A pocket-sized retina camera, no dilating required
It's the part of the eye exam everyone hates: the pupil-dilating eye drops. The drops work by opening the pupil and preventing the iris from constricting in response to light and are often used for routine examination and photography of the back of the eye. The drops sting, can take up to 30 minutes to work, and cause blurry vision for several hours afterwards, often making them inconvenient for both patient and doctor.
Now, researchers at the University of Illinois at Chicago College of Medicine and Massachusetts Eye and Ear/Harvard Medical School have developed a cheap, portable camera that can photograph the retina without the need for pupil-dilating eye drops. Made out of simple parts mostly available online, the camera's total cost is about $185.
"As residents seeing patients in the hospital, there are often times when we are not allowed to dilate patients — neurosurgery patients for example," said Dr. Bailey Shen, a second-year ophthalmology resident at the UIC College of Medicine. "Also, there are times when we find something abnormal in the back of the eye, but it is not practical to wheel the patient all the way over to the outpatient eye clinic just for a photograph."
The prototype camera can be carried in your pocket, Shen said, and can take pictures of the back of the eye without eye drops. The pictures can be shared with other doctors, or attached to the patient's medical record.
The camera is based on the Raspberry Pi 2 computer, a low-cost, single-board computer designed to teach children how to build and program computers. The board hooks up to a small, cheap infrared camera, and a dual infrared- and white-light-emitting diode. A handful of other components – a lens, a small display screen and several cables – make up the rest of the camera.
The camera works by first emitting infrared light, which the iris – the muscle that controls the opening of the pupil – does not react to. Most retina cameras use white light, which is why pupil-dilating eye drops are needed.
The infrared light is used to focus the camera on the retina, which can take a few seconds. Once focused, a quick flash of white light is delivered as the picture is taken. Cameras exist that use this same infrared/white light technique, but they are bulky and often cost thousands of dollars.

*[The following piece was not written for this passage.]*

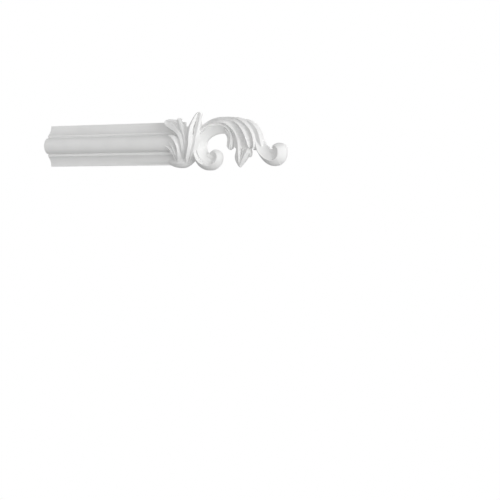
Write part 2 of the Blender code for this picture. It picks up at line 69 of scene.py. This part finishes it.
# The carving, in mm. A blade is a band of leaf or scroll along a crest line. Each station holds
# x, z, the crest's height off the wall, then width and edge height of the left and right flanks.
# hollow bends the flanks: 1 straight, 2 scooped, 0.5 full; then is its value at the far end.
# blunt is the length over which the far end is rounded off.
# under sets the foot of a side in below the flank, more towards the far end, where a leaf overhangs.
leafCuff = {
    "pad": dict(hollow=(.7, .7), line=[
        (32, -26, 10, 6, 8, 7, 8), (37, -19, 15.5, 9, 12, 9, 12), (40, -10, 19.5, 13, 14, 11, 14),
        (42, 3, 21, 14, 15, 12, 16), (41, 15, 19.5, 12, 14, 10, 14), (40, 23, 13, 9, 9, 8, 9)]),
    "foot": dict(hollow=(1, .5), line=[
        (8.5, -27.5, 5, 3, 5, 1.5, 3.5), (14, -27.5, 9, 5, 9, 3.6, 4), (20, -28, 11.5, 6, 12, 5, 4),
        (27, -28.5, 13, 7, 14, 5.6, 4), (34, -27.8, 13, 8, 15, 5.5, 4),
        (40.5, -24.7, 12.5, 8, 15, 4.8, 4), (45.5, -20.7, 11, 7, 13, 4.2, 4),
        (49.5, -17.5, 10, 3, 10, 4, 4)]),
    "low leaf": dict(hollow=(1.1, 1.2), under=(3, 0), line=[
        (23, -25, 13, 3, 8, 2, 9.5), (23.2, -17, 21, 2.8, 10, 2, 17.5),
        (20, -10.5, 24.5, 2.4, 14, 2.2, 21), (16, -6.5, 25, 2, 18, 2.2, 22),
        (11, -3.3, 24.5, .8, 20, .8, 21)]),
    "middle leaf": dict(hollow=(1, 1), line=[
        (25.8, -22, 17, 2.6, 13, 1.6, 14.5), (26.2, -15, 23.5, 2.8, 19, 2, 20.5),
        (24.6, -8, 26.5, 2.6, 22, 2.4, 23.5), (21.6, -3.2, 27, 2, 23, 2.4, 24.5),
        (17.6, 0, 25.5, .5, 21, .5, 23)]),
    "bright leaf": dict(hollow=(1, 1), line=[
        (23.5, -29, 10, 1.5, 7, 2.6, 7), (28, -23, 18, 2.8, 13.5, 4.6, 12.5),
        (31.2, -15, 25.5, 3, 20.5, 5.2, 19), (32, -6, 30, 3, 25, 5, 24),
        (30, 0, 31.3, 2.8, 26, 4.6, 25.4), (25.5, 5.5, 30.5, 2, 24.5, 5.4, 26),
        (18, 11, 28, .6, 22, 1, 25)]),
    "spoon bowl": dict(hollow=(1, 1), line=[
        (13, 27.5, 16, 3, 14, 3, 15), (20, 26.5, 18, 4.5, 15, 5, 17), (27, 23.5, 20.3, 5.5, 16, 6, 18.5),
        (33, 17, 22, 4, 17, 5, 19)]),
    "spoon leaf": dict(hollow=(1, 1), blunt=3, under=(3, 0), line=[
        (34.6, -21, 16, 2, 13.5, 3, 14.5), (37.6, -10, 26.5, 2.6, 23, 3.6, 25),
        (37.9, 0, 30.3, 3, 26.5, 3.2, 29.2), (34.4, 9.5, 30, 3, 25, 4.2, 28.6),
        (27.4, 15.6, 27.5, 2.2, 22.5, 5, 25.4), (18.4, 20.4, 24.6, 1.5, 20, 6.4, 20.4),
        (11.2, 25.3, 22, 1.2, 17.5, 6, 17.2), (8.8, 30, 20, 1, 16, 4, 16)]),
    "spoon rim": dict(hollow=(1, .7), line=[
        (34, 20, 22.4, 3, 20.5, 2, 18), (30, 26.4, 21, 4, 19, 2.3, 14), (24.6, 30.3, 20.5, 5, 18, 2.4, 8),
        (17.4, 31.8, 20.5, 5, 17.4, 2.2, 8), (11, 31.6, 20, 4, 17, 2, 8), (8.6, 29.8, 19, 2, 17, .8, 8)]),
    "top leaf": dict(hollow=(1, 1), under=(0, 4.5), line=[
        (40, -21, 16.5, 2, 14.5, 3, 14.5), (43.2, -8, 27, 2.8, 24.6, 2.2, 26.2),
        (43.6, 3, 30, 3.2, 27, 2, 29.5), (41.2, 12, 29.4, 5, 25, 1.8, 29),
        (36.8, 19.5, 27, 6.2, 21, 2.4, 26.4), (33.2, 26, 23.6, 5.6, 18, 2.6, 22.6),
        (30, 31, 20, 3.6, 15.5, 2, 18.6), (28.8, 35, 17.4, 1.6, 14.5, 1.4, 15)]),
    "small leaf": dict(hollow=(1, 1), blunt=2, line=[
        (48.4, 6, 28.6, 4, 24.5, 2, 28), (48.4, 14, 26.4, 5.5, 21, 2.5, 25),
        (47.4, 23.5, 18.5, 4, 13.5, 2.5, 16)]),
    "spike, near rim": dict(hollow=(1, 1.2), under=(0, 4), line=[
        (38, -27, 13, 1.6, 10, 1.6, 10.4), (42.5, -20.5, 21.5, 3, 16.5, 1.3, 16.4),
        (47, -13, 28, 4, 23, 1.3, 21.8), (50.4, -5, 32, 5, 26.5, 1.3, 24.4),
        (52, 4, 34, 5.6, 28, 1.3, 25.6), (52.4, 13, 33, 6.5, 27, 1.3, 25),
        (52.8, 21, 30, 5, 25, 1.3, 22.6), (53.8, 28, 26, 3, 23, 1.5, 20),
        (55, 34, 21.5, 2.6, 19, 1.6, 17), (56.6, 38.8, 18.4, 2, 16, 1.6, 15),
        (58.8, 41.8, 16.4, 1.2, 14, 1.5, 14)]),
    "spike, tip floor": dict(hollow=(1, 1), line=[
        (55.5, 24, 14.5, 3, 13.5, 1.2, 13.5), (56, 31, 12.5, 4, 11.5, 1, 11.5),
        (57, 36.5, 11, 3, 10, 1, 10)]),
    "spike, far rim": dict(hollow=(1.3, .8), under=(0, 8), line=[
        (41.6, -27.5, 11, 2, 9.6, 2, 7), (47, -22, 15.8, 4, 14.8, 2.2, 8),
        (51.8, -14.5, 21, 4.6, 20, 2.3, 13), (56.3, -5.5, 24.2, 5, 23, 2.3, 17),
        (58.9, 3.5, 25.4, 5.4, 24, 2.3, 18), (60.1, 12, 24.8, 5.6, 22.8, 2, 18),
        (60.6, 20, 22.6, 5.5, 20.4, 1.8, 19.5), (61, 28, 19.6, 5, 17.2, 1.8, 18.2),
        (61.2, 34.5, 17.8, 4.4, 14.6, 1.9, 16.8), (61, 39.4, 16.5, 3, 13.8, 1.9, 15.8),
        (59.8, 42, 16, 1.6, 14, 1.4, 15)]),
}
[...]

Shen's camera photos show the retina and its blood supply as well as the portion of the optic nerve that leads into the retina. It can reveal health issues that include diabetes, glaucoma and elevated pressure around the brain.
Shen and his co-author, Dr. Shizuo Mukai, associate professor of ophthalmology at Harvard Medical School and a retina surgeon at Massachusetts Eye and Ear, describe their camera and provide a shopping list of parts, instructions for assembly, and the code needed to program the camera in the Journal of Ophthalmology.
"This is an open-source device that is cheap and easy to build," said Mukai. "We expect that others who build our camera will add their own improvements and innovations."
"The device is currently just a prototype, but it shows that it is possible to build a cheap camera capable of taking quality pictures of the retina without dilating eye drops, " Shen said. "It would be cool someday if this device or something similar was carried around in the white-coat pockets of every ophthalmology resident and used by physicians outside of ophthalmology as well."
This work was supported in part by gifts to the Mukai Fund of Massachusetts Eye and Ear.